Die Propheten enthüllen gleichsam das Herz Gottes und zeigen grell Seine heiße Liebe, die alles für Seine Auserwählte tut, damit diese glücklich ist. Das Alte Testament zeigt oftmals die Erfahrung der Barmherzigkeit Gottes als eine Quelle der Freude (Ps 13, 6; Bar 4, 22) und entstehender Dankbarkeit. Ein beredtes Beispiel dafür ist Psalm 107, der die Güte Gottes für die Herausführung aus der Gefangenschaft besingt, für die Befreiung aus dem Unglück. Nicht weniger als viermal ruft er in Form eines Refrains dazu auf, Gott für Seine Barmherzigkeit Dankbarkeit zu erweisen (V. 8. 15. 21. 31), weil die Israeliten jedes Mal, wenn sie Gott um Hilfe anflehten, erhört wurden (V. 6. 13. 19. 28).
Die Bücher des Alten Testaments zeigen also die Barmherzigkeit Gottes im Schöpfungswerk, aber vor allem im Kontext der Erlassung der Sünden und Treulosigkeit des Menschen. Die Erfahrung der Vergebung wird zur Quelle der Freude und des Lebenssinnes. Es gibt nur eine Bedingung für sie: den authentischen Willen der Umkehr zu Gott. Jedes Geschöpf wird durch die Liebe Gottes, die sich über das neigt, was klein und schwach ist und der Unterstützung bedarf, im Dasein erhalten.
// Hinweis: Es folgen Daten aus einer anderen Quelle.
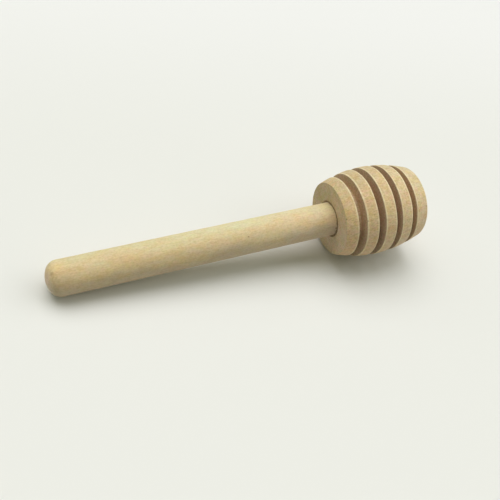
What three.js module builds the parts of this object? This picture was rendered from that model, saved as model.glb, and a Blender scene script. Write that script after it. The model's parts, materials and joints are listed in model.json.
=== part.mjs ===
// A small wooden honey dipper in two pieces: a turned, ribbed head and the straight dowel glued into it.
// Millimetres, +Z up. It lies along X with its head towards +X, resting on z = 0 on its widest rib and
// on the rounded end of its handle. The origin is on the floor, under the middle of its bounding box.
import * as THREE from 'three';

// Handle
const handleDiameter = 7.2;
// From the head's shoulder face to the tip of the free end
const handleReach = 59.8;
const freeEndRound = 2.5;
// How far the middle of the free end stands out past the start of its round
const freeEndCrown = 0.26;
// Length of dowel inside the head
const tenonLength = 11.5;
const tenonChamfer = 0.8;

// Head
const shoulderDiameter = 15.8;
const bellyDiameter = 19.4;
const tipDiameter = 15.5;
// Where the head is widest, as a share of its length from the shoulder
const bellyPlaceShare = 0.48;
const ribCount = 5;
// The ribs widen evenly from the shoulder to the one before the tip, and the grooves narrow evenly
const shoulderRibWidth = 2.5;
const lastInnerRibWidth = 2.72;
const tipRibWidth = 3.5;
const firstGrooveWidth = 1.68;
const lastGrooveWidth = 1.32;
const ribEdgeRound = 0.15;
const tipRimRound = 0.85;
const grooveFloorRound = 0.25;
// Wood left between the socket and the floors of the grooves
const coreWall = 2.6;

// Glued joint
// Gap all round between the dowel and its socket, which shows as a dark ring at the shoulder
const socketClearance = 0.3;
// Between the end of the dowel and the bottom of the socket
const glueGap = 0.4;
// Degrees across the cone that the drill leaves at the bottom of the socket
const drillPointAngle = 118;

// How finely the turned forms are faceted
const facetsAround = 40;
const stepsAroundEdge = 2;
const stepsAroundTipRim = 4;
const stepsAroundFreeEnd = 8;
const stepsAcrossCrown = 3;
const stepsAcrossRib = 4;

// Worked out from the sizes above
const handleRadius = handleDiameter / 2;
const socketRadius = handleRadius + socketClearance;
const coreRadius = socketRadius + coreWall;
const socketDepth = tenonLength + glueGap;
const grooveCount = ribCount - 1;
const grooveWidths = evenSteps(firstGrooveWidth, lastGrooveWidth, grooveCount);
const ribWidths = [...evenSteps(shoulderRibWidth, lastInnerRibWidth, grooveCount), tipRibWidth];
const headLength = [...ribWidths, ...grooveWidths].reduce((length, width) => length + width);
const bellyPlace = bellyPlaceShare * headLength;

// A row of lengths that go in even steps from the first to the last.
function evenSteps(first, last, count) {
  return Array.from({ length: count }, (_, i) => THREE.MathUtils.lerp(first, last, i / (count - 1)));
}

// Every outline is a half section, with stations measured along the dipper's axis from the shoulder
// face towards the tip of the head.
const point = (station, radius) => new THREE.Vector2(radius, station);

// An arc about a centre, with angles in degrees: 0 points towards the head's tip, 90 away from the axis.
function arc(centreStation, centreRadius, round, fromAngle, toAngle, steps) {
  const points = [];
  for (let i = 0; i <= steps; i++) {
    const angle = THREE.MathUtils.degToRad(THREE.MathUtils.lerp(fromAngle, toAngle, i / steps));
    points.push(point(centreStation + round * Math.cos(angle), centreRadius + round * Math.sin(angle)));
  }
  return points;
}

// The barrel that the ribs are left from: two parabolas that meet level at the belly.
function barrelRadius(station) {
  const endRadius = (station < bellyPlace ? shoulderDiameter : tipDiameter) / 2;
  const reach = station < bellyPlace ? bellyPlace : headLength - bellyPlace;
  const away = (station - bellyPlace) / reach;
  return bellyDiameter / 2 - (bellyDiameter / 2 - endRadius) * away ** 2;
}

// One rib, from its wall on the handle's side, over the barrel, to its wall on the tip's side.
function ribOutline(start, end, endRound, endSteps) {
  const from = start + ribEdgeRound;
  const to = end - endRound;
  const crown = [];
  for (let i = 1; i < stepsAcrossRib; i++) {
    const station = THREE.MathUtils.lerp(from, to, i / stepsAcrossRib);
    crown.push(point(station, barrelRadius(station)));
  }
  return [
    ...arc(from, barrelRadius(from) - ribEdgeRound, ribEdgeRound, 180, 90, stepsAroundEdge),
    ...crown,
    ...arc(to, barrelRadius(to) - endRound, endRound, 90, 0, endSteps),
  ];
}

// The floor of a groove, rounded in its two corners by the cutter.
function grooveOutline(start, end) {
  const cornerRadius = coreRadius + grooveFloorRound;
  return [
    ...arc(start + grooveFloorRound, cornerRadius, grooveFloorRound, 180, 270, stepsAroundEdge),
    ...arc(end - grooveFloorRound, cornerRadius, grooveFloorRound, 270, 360, stepsAroundEdge),
  ];
}

// The blind socket, from the point of the drill to its eased mouth in the shoulder face.
function socketOutline() {
  const coneDepth = socketRadius / Math.tan(THREE.MathUtils.degToRad(drillPointAngle / 2));
  return [
    point(socketDepth + coneDepth, 0),
    point(socketDepth, socketRadius),
    ...arc(ribEdgeRound, socketRadius + ribEdgeRound, ribEdgeRound, 270, 180, stepsAroundEdge),
  ];
}

function headOutline() {
  const outline = socketOutline();
  const tipRibStart = headLength - tipRibWidth;
  let start = 0;
  for (let i = 0; i < grooveCount; i++) {
    const end = start + ribWidths[i];
    outline.push(...ribOutline(start, end, ribEdgeRound, stepsAroundEdge));
    start = end + grooveWidths[i];
    outline.push(...grooveOutline(end, start));
  }
  outline.push(...ribOutline(tipRibStart, headLength, tipRimRound, stepsAroundTipRim));
  outline.push(point(headLength, 0));
  return outline;
}

// The crowned, rounded free end of the handle, from the axis out to the straight dowel. The crown is an
// arc about the axis, as wide as it takes to run smoothly into the round.
function freeEndOutline() {
  const centreRadius = handleRadius - freeEndRound;
  const crownAngle = 2 * Math.atan2(freeEndCrown, centreRadius);
  const crownRound = freeEndRound + centreRadius / Math.sin(crownAngle);
  const join = 180 - THREE.MathUtils.radToDeg(crownAngle);
  const centreStation = freeEndCrown + freeEndRound - handleReach;
  const crown = arc(crownRound - handleReach, 0, crownRound, 180, join, stepsAcrossCrown);
  const round = arc(centreStation, centreRadius, freeEndRound, join, 90, stepsAroundFreeEnd);
  return [point(-handleReach, 0), ...crown.slice(1, -1), ...round];
}

function handleOutline() {
  return [
    ...freeEndOutline(),
    point(tenonLength - tenonChamfer, handleRadius),
    point(tenonLength, handleRadius - tenonChamfer),
    point(tenonLength, 0),
  ];
}

// Turns a half section about X, with one facet straight down so that the dipper lies still.
function turned(outline) {
  const geometry = new THREE.LatheGeometry(outline, facetsAround, Math.PI / facetsAround);
  return geometry.rotateZ(-Math.PI / 2);
}

function makeHead() {
  const wood = new THREE.MeshStandardMaterial({ color: '#d6bb8f', roughness: 0.75, metalness: 0 });
  const head = new THREE.Mesh(turned(headOutline()), wood);
  head.name = 'dipper_head';
  return head;
}

function makeHandle() {
  const wood = new THREE.MeshStandardMaterial({ color: '#dcc498', roughness: 0.7, metalness: 0 });
  const handle = new THREE.Mesh(turned(handleOutline()), wood);
  handle.name = 'handle';
  return handle;
}

// The angle at which the dipper lies: the line that touches both its free end and its head from below.
function restingAngle() {
  const headPoints = headOutline();
  const steepestToHead = (low) => Math.max(...headPoints.map((high) => (high.x - low.x) / (high.y - low.y)));
  const slope = Math.min(...freeEndOutline().map(steepestToHead));
  return Math.atan(slope * Math.cos(Math.PI / facetsAround));
}

const dipper = new THREE.Group();
dipper.add(makeHead(), makeHandle());
dipper.rotation.y = -restingAngle();

// Set down on the floor with its box centred over the origin
const box = new THREE.Box3().setFromObject(dipper, true);
const middle = box.getCenter(new THREE.Vector3());
dipper.position.set(-middle.x, -middle.y, -box.min.z);

const part = new THREE.Group();
part.add(dipper);

export default part;
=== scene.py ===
import json
import math
from collections import namedtuple

import bpy
import numpy as np
from mathutils import Matrix, Vector


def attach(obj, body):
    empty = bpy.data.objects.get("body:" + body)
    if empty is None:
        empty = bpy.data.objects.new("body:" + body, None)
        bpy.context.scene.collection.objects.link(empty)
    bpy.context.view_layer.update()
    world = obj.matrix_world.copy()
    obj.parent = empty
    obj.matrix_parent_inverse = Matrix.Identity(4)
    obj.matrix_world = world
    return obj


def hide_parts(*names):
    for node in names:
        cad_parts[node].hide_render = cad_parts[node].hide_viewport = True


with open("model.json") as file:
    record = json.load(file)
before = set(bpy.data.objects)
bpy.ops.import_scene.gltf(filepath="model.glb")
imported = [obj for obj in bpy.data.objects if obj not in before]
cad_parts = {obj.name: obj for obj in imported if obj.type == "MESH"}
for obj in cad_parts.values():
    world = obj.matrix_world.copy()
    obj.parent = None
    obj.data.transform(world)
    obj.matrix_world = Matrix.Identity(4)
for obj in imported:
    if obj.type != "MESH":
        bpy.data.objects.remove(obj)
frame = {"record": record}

# A small two-piece honey dipper in pale wood, lying on a plain floor.
# Each wooden piece is turned again here from a finer outline than the frame's, in its own axes: X along
# the dipper from the shoulder face to the tip, with the frame's record saying where that axis lies.

MM = 0.001

# Directions in a half section, in degrees
towards_tip = 0
outwards = 90
towards_handle = 180
inwards = 270
full_turn = 360

# Which of a Mix node's sockets are its two colours, and which is the colour it gives
mix_colours = (6, 7)
mix_result = 2

# Handle sizes, as in the frame
handle_diameter = 7.2 * MM
handle_reach = 59.8 * MM
free_end_round = 2.5 * MM
free_end_crown = 0.26 * MM
tenon_length = 11.5 * MM
tenon_chamfer = 0.8 * MM

# Head sizes, as in the frame
shoulder_diameter = 15.8 * MM
belly_diameter = 19.4 * MM
tip_diameter = 15.5 * MM
belly_place_share = 0.48
rib_count = 5
shoulder_rib_width = 2.5 * MM
last_inner_rib_width = 2.72 * MM
tip_rib_width = 3.5 * MM
first_groove_width = 1.68 * MM
last_groove_width = 1.32 * MM
rib_edge_round = 0.15 * MM
tip_rim_round = 0.85 * MM
groove_floor_round = 0.25 * MM
core_wall = 2.6 * MM
socket_clearance = 0.3 * MM
glue_gap = 0.4 * MM
drill_point_angle = math.radians(118)
# The frame's pieces have this many flats, and the round ones here touch the flats from inside. The free
# end is drawn in a little for the same reason.
frame_flats = 40
free_end_inset = 0.01 * MM

# A filler ring closes the gap round the handle, and the gap's painted shade shows on it: how far in from
# the shoulder face it begins, and how far along the gap it goes
gap_fill_set_back = 0.1 * MM
gap_fill_length = 0.5 * MM

# Camera
camera_azimuth = math.radians(37.092)
camera_elevation = math.radians(49.977)
camera_roll = math.radians(20.364)
camera_distance = 133.92 * MM
camera_aim = Vector((0.64, -2.36, 5.57)) * MM
camera_lens = 46.677
camera_nearest = 10 * MM

# Light: one main lamp from above and three weaker ones round it, all broad and soft, and a little light
# from all round. Azimuths go from +Y towards +X.
Lamp = namedtuple("Lamp", "name azimuth elevation strength")
lamps = (
    Lamp("top_lamp", 0, 68, 1.81),
    Lamp("tip_lamp", 90, 45, 0.82),
    Lamp("back_lamp", 315, 45, 0.39),
    Lamp("low_lamp", 120, 15, 0.34),
)
lamp_spread = math.radians(50)
world_strength = 0.195
world_colour = (0.86, 1.0, 0.67)
# The pale backdrop that is seen beyond the floor
backdrop_colour = (0.89, 0.895, 0.86)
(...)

Allein die Tatsache, dass unzählige alttestamentlichen Textstellen von der Güte Gottes sprechen, beweist, wie beständig sie den Menschen begleitet, wie grenzenlos und gewaltig – um es mit den Worten der heiligen Schwester Faustina auszudrücken – dieses größte Attribut Gottes ist.